Karkavitsas’s satire is well-executed, engaging and sharp, though it also highlights the other side of Greece’s complex relationship to its past and to the region around it: it is a national novel, invested in the idea that everywhere that Greeks live now and, perhaps, everywhere that Greeks once lived in the past (certainly everywhere Greeks lived in the heyday of the Eastern Roman Empire) rightly belongs to Greece, the nation-state. this is evident in both Aristodemus and Dimitrakis’s disdain towards the representatives of neighboring Bulgaria, Romania, and Serbia, as well as the stereotyped moneylender “Kurdocephalus”, who draws both on nineteenth-century race science ideas about “Armenoid” physiognomy and on Western European loans to Greece in the aftermath of the 1897 Greco-Turkish war. if the novel is pointed in its critique of Western European archaeologists and of antiquarianism in Greek nationalism, it adopts this position first and foremost in the interest of an expansionist Greek nationalism. archaeologists and antiquarians are too enamored of the past to see the possibilities offered by the present — possibilities that are, as Karkavitsas frames them, basically about acquiring more territory in the interest of securing The Greek Nation.

the sea stories are a marked change of pace, and based on Hanink’s introduction it sounds like they are more representative of Karkavitsas’s work, in that they are rooted in a social realism — though several of them, most notably “The Gorgon”, incorporate folk fantasy elements. these stories draw on Karkavitsas’s own experience with maritime labor and on his interactions with sailors and other maritime workers, notably sponge-divers, who are the focus of two of the four stories included here (“The Sponge Divers” and “The Antipatharian”).

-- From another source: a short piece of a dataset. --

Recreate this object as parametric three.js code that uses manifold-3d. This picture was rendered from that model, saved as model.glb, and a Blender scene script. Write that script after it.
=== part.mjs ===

I was particularly struck by one of Hanink’s comments in her introduction, discussing the impact of the scaphander (early diving suits) on the sponge industry in relation to “The Antipatharian”:

The plot of “The Antipatharian” also relies on the physical and literary device of the scaphander, for it is the innovation of the diving suit that enables the narrator to spend enough time on the sea bottom to cut the antipatharian, whereas generations before him had failed. Those earlier divers, the narrator tells his dubious captain, “went down with a stone. One dive and back up. What could they accomplish in one dive?” (171) These comments also function as a metaliterary acknowledgement of the new possibilities that the grim apparatus had opened for maritime fiction, which now had the option of setting plausible plots under the sea.

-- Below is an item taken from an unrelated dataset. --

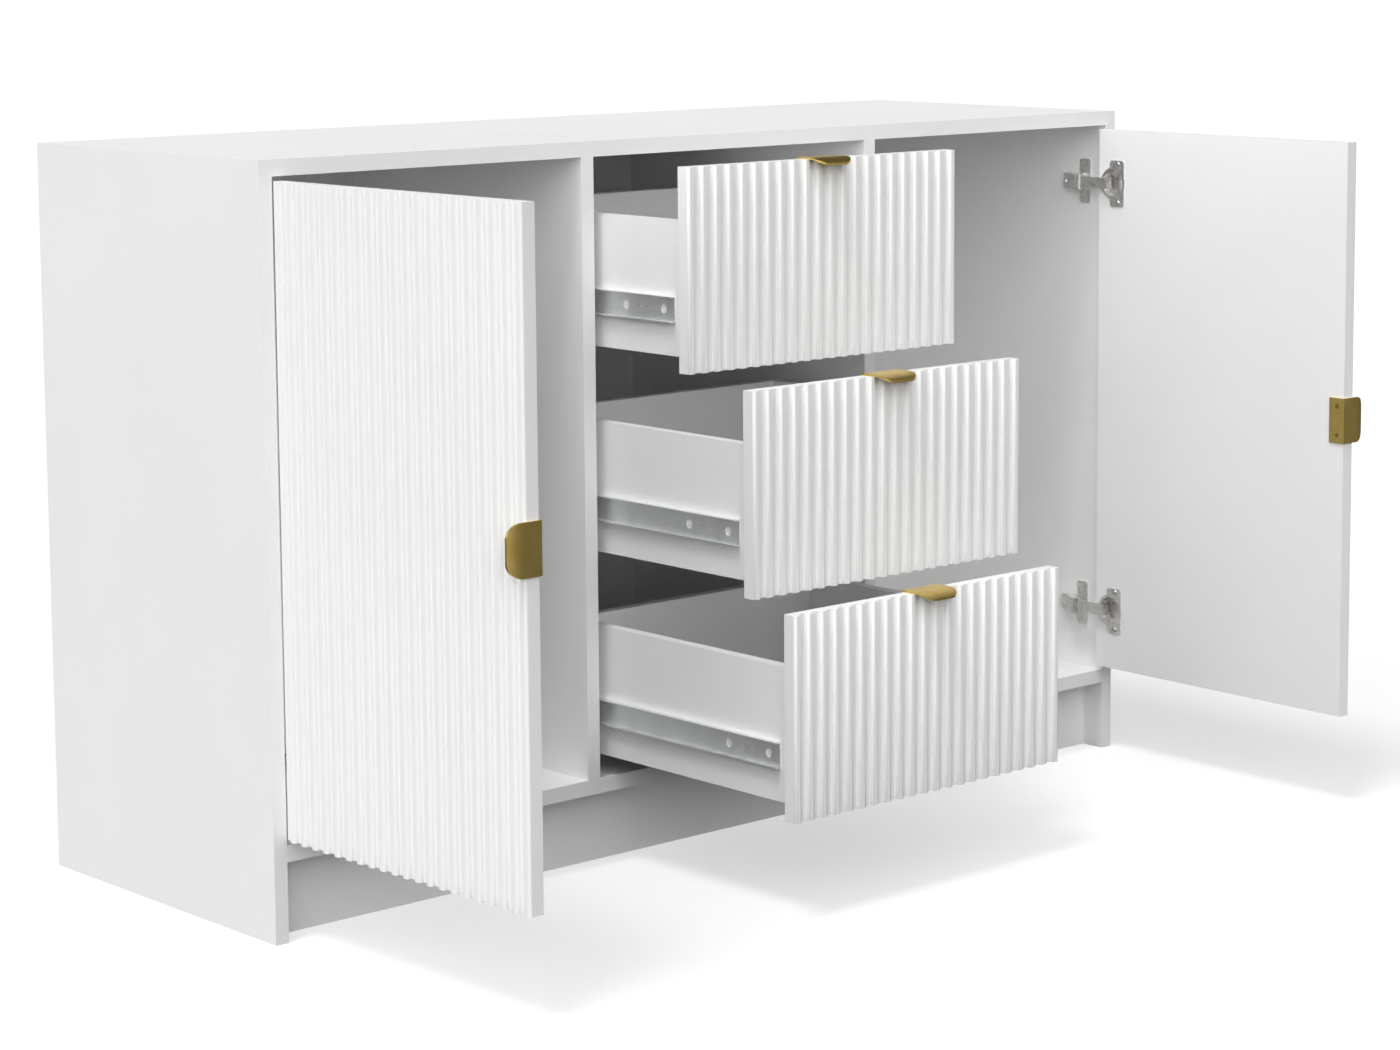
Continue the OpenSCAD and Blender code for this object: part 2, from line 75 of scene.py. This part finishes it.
class Graph:
    """A material's node tree, with one short call per node."""

    def __init__(self, name):
        self.material = bpy.data.materials.new(name)
        self.material.use_nodes = True
        self.tree = self.material.node_tree
        self.tree.nodes.clear()
        self.out = self.tree.nodes.new("ShaderNodeOutputMaterial")
        self.shader = self.tree.nodes.new("ShaderNodeBsdfPrincipled")
        self.tree.links.new(self.shader.outputs[0], self.out.inputs["Surface"])
        self.coords = self.tree.nodes.new("ShaderNodeTexCoord").outputs["Object"]

    def set(self, **values):
        for key, value in values.items():
            self.shader.inputs[key.replace("_", " ")].default_value = value

    def link(self, source, key):
        self.tree.links.new(source, self.shader.inputs[key])

    def scaled(self, scale):
        node = self.tree.nodes.new("ShaderNodeMapping")
        node.inputs["Scale"].default_value = scale
        self.tree.links.new(self.coords, node.inputs["Vector"])
        return node.outputs[0]

    def noise(self, scale, detail=2.0, rough=0.5, vector=None):
        node = self.tree.nodes.new("ShaderNodeTexNoise")
        node.inputs["Scale"].default_value = scale
        node.inputs["Detail"].default_value = detail
        node.inputs["Roughness"].default_value = rough
        self.tree.links.new(vector or self.coords, node.inputs["Vector"])
        return node.outputs["Fac"]

    def ramp(self, source, low, high, start=0.3, end=0.7):
        node = self.tree.nodes.new("ShaderNodeValToRGB")
        for element, where, colour in zip(node.color_ramp.elements, (start, end), (low, high)):
            element.position = where
            element.color = (*colour, 1.0) if not isinstance(colour, float) else (colour,) * 3 + (1.0,)
        self.tree.links.new(source, node.inputs["Fac"])
        return node.outputs["Color"]

    def add(self, a, b, share=0.5):
        node = self.tree.nodes.new("ShaderNodeMix")
        node.data_type = "FLOAT"
        node.inputs[0].default_value = share
        self.tree.links.new(a, node.inputs[2])
        self.tree.links.new(b, node.inputs[3])
        return node.outputs[0]

    def bump(self, height, distance, strength=1.0):
        node = self.tree.nodes.new("ShaderNodeBump")
        node.inputs["Distance"].default_value = distance
        node.inputs["Strength"].default_value = strength
        self.tree.links.new(height, node.inputs["Height"])
        self.link(node.outputs[0], "Normal")


def lacquer(name, low, high):
    """Matt white lacquer: faint cloudiness, an uneven sheen and very shallow upright ripples."""
    g = Graph(name)
    g.link(g.ramp(g.noise(5.0, 3.0), low, high), "Base Color")
    g.link(g.ramp(g.noise(38.0, 3.0), 0.42, 0.54), "Roughness")
    g.bump(g.noise(1.0, 2.0, 0.5, g.scaled((140.0, 140.0, 5.0))), 0.00002, 0.3)
    g.set(IOR=1.45)
    return g.material


def thin_board(name):
    """Painted hardboard: flatter sheen and a slight fibre texture."""
    g = Graph(name)
    g.link(g.ramp(g.noise(9.0, 4.0), (0.86, 0.86, 0.857), (0.90, 0.90, 0.897)), "Base Color")
    g.link(g.ramp(g.noise(60.0, 3.0), 0.55, 0.68), "Roughness")
    g.bump(g.noise(900.0, 3.0, 0.6), 0.0001, 0.7)
    return g.material


def brushed_gold(name):
    """Satin brass colour with fine brush lines along the pull and a soft variation of tone."""
    g = Graph(name)
    lines = g.noise(1.0, 2.0, 0.6, g.scaled((260.0, 5200.0, 5200.0)))
    cloud = g.noise(55.0, 2.0)
    g.link(g.ramp(g.add(lines, cloud, 0.6), (0.68, 0.475, 0.115), (0.82, 0.62, 0.21)), "Base Color")
    g.link(g.ramp(lines, 0.34, 0.46), "Roughness")
    g.bump(lines, 0.00003, 0.5)
    g.set(Metallic=1.0)
    return g.material


def nickel(name):
    """Bright nickel plate with light handling marks."""
    g = Graph(name)
    g.link(g.ramp(g.noise(140.0, 3.0), (0.80, 0.79, 0.77), (0.92, 0.91, 0.89)), "Base Color")
    g.link(g.ramp(g.noise(420.0, 3.0), 0.24, 0.38), "Roughness")
    g.bump(g.noise(900.0, 2.0), 0.00004, 0.5)
    g.set(Metallic=1.0)
    return g.material


def zinc(name):
    """Rolled zinc-plated steel: lengthways drawing lines and a cloudy sheen."""
    g = Graph(name)
    lines = g.noise(1.0, 2.0, 0.6, g.scaled((2600.0, 30.0, 2600.0)))
    cloud = g.noise(45.0, 3.0)
    g.link(g.ramp(g.add(lines, cloud, 0.5), (0.80, 0.81, 0.82), (0.90, 0.91, 0.92)), "Base Color")
    g.link(g.ramp(cloud, 0.44, 0.56), "Roughness")
    g.bump(lines, 0.00003, 0.5)
    g.set(Metallic=1.0)
    return g.material


def beech(name):
    """Plain beech, with grain along the dowels."""
    g = Graph(name)
    grain = g.noise(1.0, 4.0, 0.6, g.scaled((900.0, 900.0, 60.0)))
    g.link(g.ramp(grain, (0.52, 0.34, 0.18), (0.68, 0.49, 0.29)), "Base Color")
    g.set(Roughness=0.6)
    g.bump(grain, 0.0001, 0.5)
    return g.material


def door_screw_metal(name):
    """Nickel screws at the hinge cups, gold screws in the band of height where the pulls are."""
    g = Graph(name)
    axes = g.tree.nodes.new("ShaderNodeSeparateXYZ")
    g.tree.links.new(g.tree.nodes.new("ShaderNodeNewGeometry").outputs["Position"], axes.inputs[0])
    in_band = g.tree.nodes.new("ShaderNodeMath")
    in_band.operation = "COMPARE"
    in_band.inputs[1].default_value = PULL_SCREW_HEIGHT
    in_band.inputs[2].default_value = PULL_SCREW_REACH
    g.tree.links.new(axes.outputs["Z"], in_band.inputs[0])
    cloud = g.noise(300.0, 2.0)
    mix = g.tree.nodes.new("ShaderNodeMix")
    mix.data_type = "RGBA"
    g.tree.links.new(in_band.outputs[0], mix.inputs[0])
    g.tree.links.new(g.ramp(cloud, (0.62, 0.61, 0.59), (0.76, 0.75, 0.73)), mix.inputs[6])
    g.tree.links.new(g.ramp(cloud, (0.50, 0.36, 0.11), (0.64, 0.47, 0.17)), mix.inputs[7])
    g.link(mix.outputs[2], "Base Color")
    g.link(g.ramp(cloud, 0.20, 0.34), "Roughness")
    g.set(Metallic=1.0)
    return g.material


LOOKS = {
    "white_board": lacquer("white_lacquer", (0.915, 0.915, 0.912), (0.940, 0.940, 0.937)),
    "thin_board": thin_board("painted_hardboard"),
    "gold": brushed_gold("brushed_gold"),
    "nickel": nickel("nickel_plate"),
    "zinc_steel": zinc("zinc_plate"),
    "dowel_beech": beech("beech"),
}
for node in NODES:
    for material_slot in bpy.data.objects[node].material_slots:
        material_slot.material = LOOKS[SLOT_OF[node]]
screw_metal = door_screw_metal("door_screw_metal")
for node in ("door_left_screws", "door_right_screws"):
    for material_slot in bpy.data.objects[node].material_slots:
        material_slot.material = screw_metal


# ---------- softened edges on the boards that have no small holes ----------

def soften(node, width, angle=40):
    """Round the sharp edges of a CAD board with modifiers. Its own mesh stays as it is."""
    obj = bpy.data.objects[node]
    weld = obj.modifiers.new("weld", "WELD")
    weld.merge_threshold = WELD_REACH
    bevel = obj.modifiers.new("bevel", "BEVEL")
    bevel.width = width
    bevel.segments = 2
    bevel.limit_method = "ANGLE"
    bevel.angle_limit = math.radians(angle)
    bevel.use_clamp_overlap = True
    bevel.harden_normals = True


PLAIN_BOARDS = (
    "top_panel", "bottom_panel", "divider_left", "divider_right", "plinth_board", "back_panel",
)
for node in NODES:
    if node in PLAIN_BOARDS or (node.startswith("drawer_") and node.endswith(("_back", "_front"))):
        soften(node, EDGE_ROUNDING)


# ---------- floor, light and camera ----------

def make_floor():
    """Plain pale floor, hidden from diffuse and glossy rays, so it doesn't light the object."""
    mesh = bpy.data.meshes.new("floor")
    corners = [(x * FLOOR_HALF, y * FLOOR_HALF, 0) for x, y in ((-1, -1), (1, -1), (1, 1), (-1, 1))]
    mesh.from_pydata(corners, [], [(0, 1, 2, 3)])
    floor = bpy.data.objects.new("floor", mesh)
    scene.collection.objects.link(floor)
    g = Graph("studio_floor")
    g.link(g.ramp(g.noise(0.8, 2.0), (0.50, 0.50, 0.50), (0.52, 0.52, 0.52)), "Base Color")
    g.set(Roughness=0.9, Specular_IOR_Level=0.0)
    g.set(Emission_Color=(1.0, 1.0, 1.0, 1.0), Emission_Strength=FLOOR_GLOW)
    mesh.materials.append(g.material)
    floor.visible_diffuse = False
    floor.visible_glossy = False


def make_world(lobes, backdrop):
    """Soft studio sky: broad lobes of light by direction, and a pale backdrop near the horizon."""
    world = bpy.data.worlds.new("studio")
    scene.world = world
    world.use_nodes = True
    tree = world.node_tree
    direction = tree.nodes.new("ShaderNodeTexCoord").outputs["Generated"]

    def along(axis):
        node = tree.nodes.new("ShaderNodeVectorMath")
        node.operation = "DOT_PRODUCT"
        node.inputs[1].default_value = axis
        tree.links.new(direction, node.inputs[0])
        return node.outputs["Value"]

    def soft(source, start, end, peak=1.0):
        node = tree.nodes.new("ShaderNodeMapRange")
        node.interpolation_type = "SMOOTHSTEP"
        for key, value in zip(("From Min", "From Max", "To Min", "To Max"), (start, end, 0.0, peak)):
            node.inputs[key].default_value = value
        tree.links.new(source, node.inputs["Value"])
        return node.outputs["Result"]

    def join(operation, a, b):
        node = tree.nodes.new("ShaderNodeMath")
        node.operation = operation
        tree.links.new(a, node.inputs[0])
        tree.links.new(b, node.inputs[1])
        return node.outputs[0]

    behind = soft(along((0.7, 0.7, 0)), -0.3, 0.3)
    near_horizon = soft(along((0, 0, -1)), -0.35, -0.15, backdrop)
    total = join("MULTIPLY", behind, near_horizon)
    for axis, start, peak in lobes:
        total = join("ADD", total, soft(along(axis), start, 1.0, peak))
    above_horizon = soft(along((0, 0, 1)), -0.02, 0.02)
    total = join("MULTIPLY", total, above_horizon)
    tree.links.new(total, tree.nodes["Background"].inputs["Strength"])
    tree.nodes["Background"].inputs["Color"].default_value = (1.0, 1.0, 1.0, 1.0)


def make_sun(name, towards, strength, angle):
    """A distant light that comes from the direction given by towards."""
    data = bpy.data.lights.new(name, "SUN")
    data.energy = strength
    data.angle = math.radians(angle)
    sun = bpy.data.objects.new(name, data)
    sun.rotation_euler = Vector(towards).to_track_quat("Z", "Y").to_euler()
    scene.collection.objects.link(sun)


def make_camera():
    """The camera, at the photograph's viewing angle."""
    data = bpy.data.cameras.new("camera")
    data.lens = CAMERA_LENS
    data.sensor_width = 36.0
    data.shift_x, data.shift_y = CAMERA_SHIFT
    data.clip_end = 200.0
    camera = bpy.data.objects.new("camera", data)
    camera.location = CAMERA_PLACE
    camera.rotation_euler = [math.radians(a) for a in CAMERA_TURN]
    scene.collection.objects.link(camera)
    scene.camera = camera


make_floor()
make_world(SKY_LOBES, BACKDROP)
make_sun("key", KEY_TOWARDS, KEY_STRENGTH, KEY_ANGLE)
make_camera()
scene.view_settings.view_transform = "Standard"

bpy.context.view_layer.update()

though Hanink notes that in the end “The Antipatharian” concludes that “no matter the human technology, in the end it will always be Nature that triumphs and abides” (her summary), I think it’s worth situating the story not only in relation to other turn-of-the-century realistic maritime fiction but also to the trajectory of science fiction: “The Antipatharian” represents an intermediate point between the speculation of Verne’s Vingt mille lieues sous les mers and the speculation of something like SeaQuest DSV, a moment when it seemed possible that the underwater world might genuinely, rather than merely science-fictionally, open up to human exploitation — even if the titular sponge ultimately escapes, in a moment of liminal fantasy. (it also should be borne in mind that both “The Antipatharian” and “The Sponge Divers” are fundamentally stories about resource extraction. I am once again asking: who is writing oil rig fiction based on their experience working on an oil rig?)

if the sea stories are less openly nationalistic than The Archeologist, they are still marked by national and racial politics, which I think Hanink has navigated more or less effectively in translation and in her extensive notes (I’m inclined to say the notes are a bit excessive, but for readers unfamiliar with ancient Greek literature or the history of southeastern Europe they’re probably more useful, though the identifications of all of the allegorical references in The Archeologist felt unnecessary to me after a while). the translations throughout the book skew at times towards (what feels like) the literal, but it didn’t bother me overmuch.

I would place this book alongside texts like Mathias Storch’s Singnagtugaq or Augo Lynge’s Ukkiut 300-nngornerat — a problematic text, but also a fascinating, weird, and in some ways still all too relevant “bad” aesthetic object. definitely worth a read if any of this has sounded interesting to you.